Lunar New Year at Cirrus Dining
When: Barangaroo’s waterfront seafood restaurant, Cirrus, is celebrating the Year of the Rabbit with a special feast menu. Cirrus’ LNY menu is $128pp with optional wine pairing and is available from Saturday, January 21, to Sunday, February 5.

Auntie Philter
When: Hello Auntie’s owner and executive chef, Cuong Nguyen will be dishing out some of the most classic Vietnamese street foods with his mum, Linda. All of Philter’s favourites will be on offer, as well as Raspberry Pash Beer Slushies and other cocktails being served at the Philter Brewing rooftop bar on Sunday, January 22 and Sunday, January 29.

Victoria

Lunar New Year Festival
When: Ring in the Lunar New Year with food, music, arts, and more on Sunday, January 22, from 10 am to 9 pm.
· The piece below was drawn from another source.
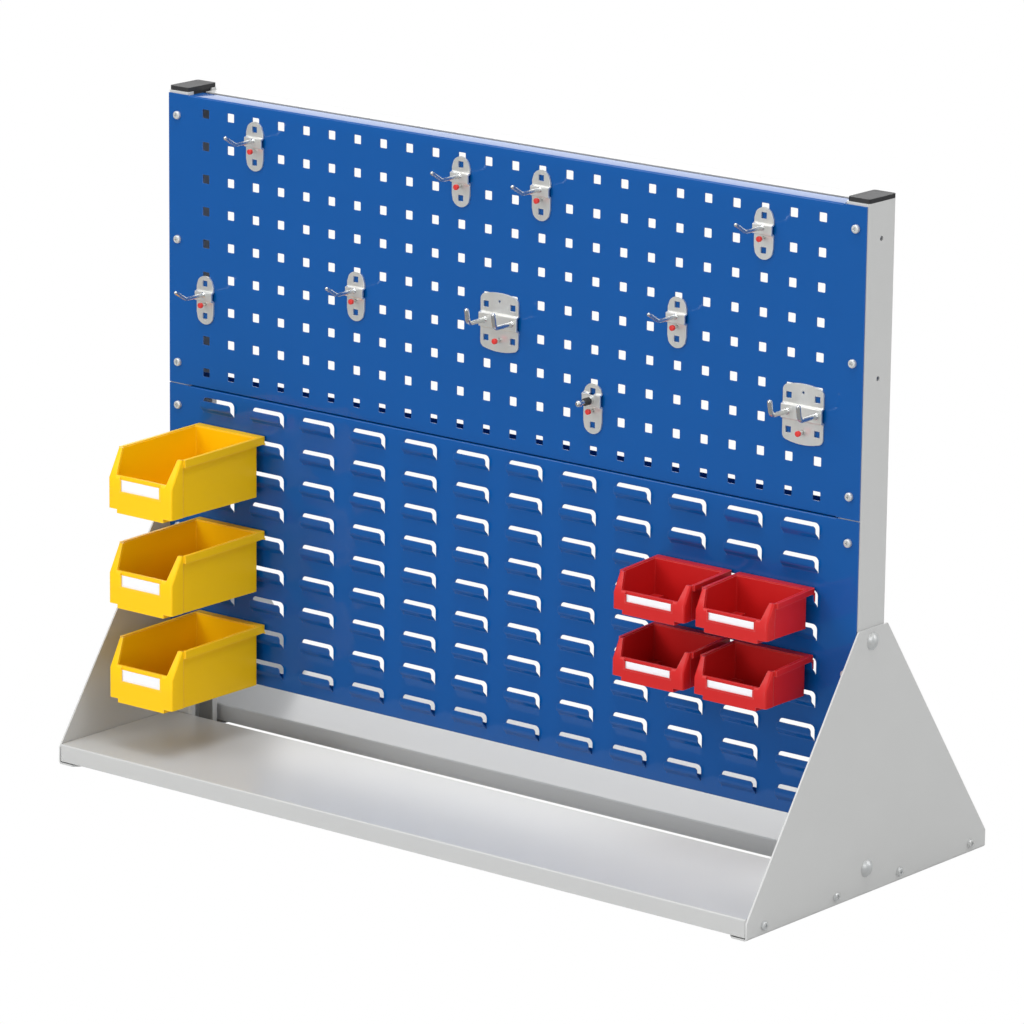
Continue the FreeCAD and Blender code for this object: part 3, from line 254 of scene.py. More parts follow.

Lunar New Year at the National Gallery of Victoria
When: Celebrate the year of the rabbit at the National Gallery of Victoria’s festival of art, food, and art-making activities for everyone from 10 am-5 pm.

Queensland

BriAsia Festival
When: From February 1-19, Brisbane will come alive with performances, including lion dances and martial arts displays. There will be street food, workshops, comedy and more.

South Australia

Chinatown Adelaide Street Party
When: Adelaide is set to hose a fun-filled day celebrating the Chinese New Year on Saturday, January 28, from 12 pm to 9 pm.

Western Australia

Crown Perth
When: Across January and February, Crown Perth hosts free live entertainment, including colourful lion dances, roving mascots, and drumming performances. The restaurants will also throw banquets and menus dedicated to the Lunar New Year.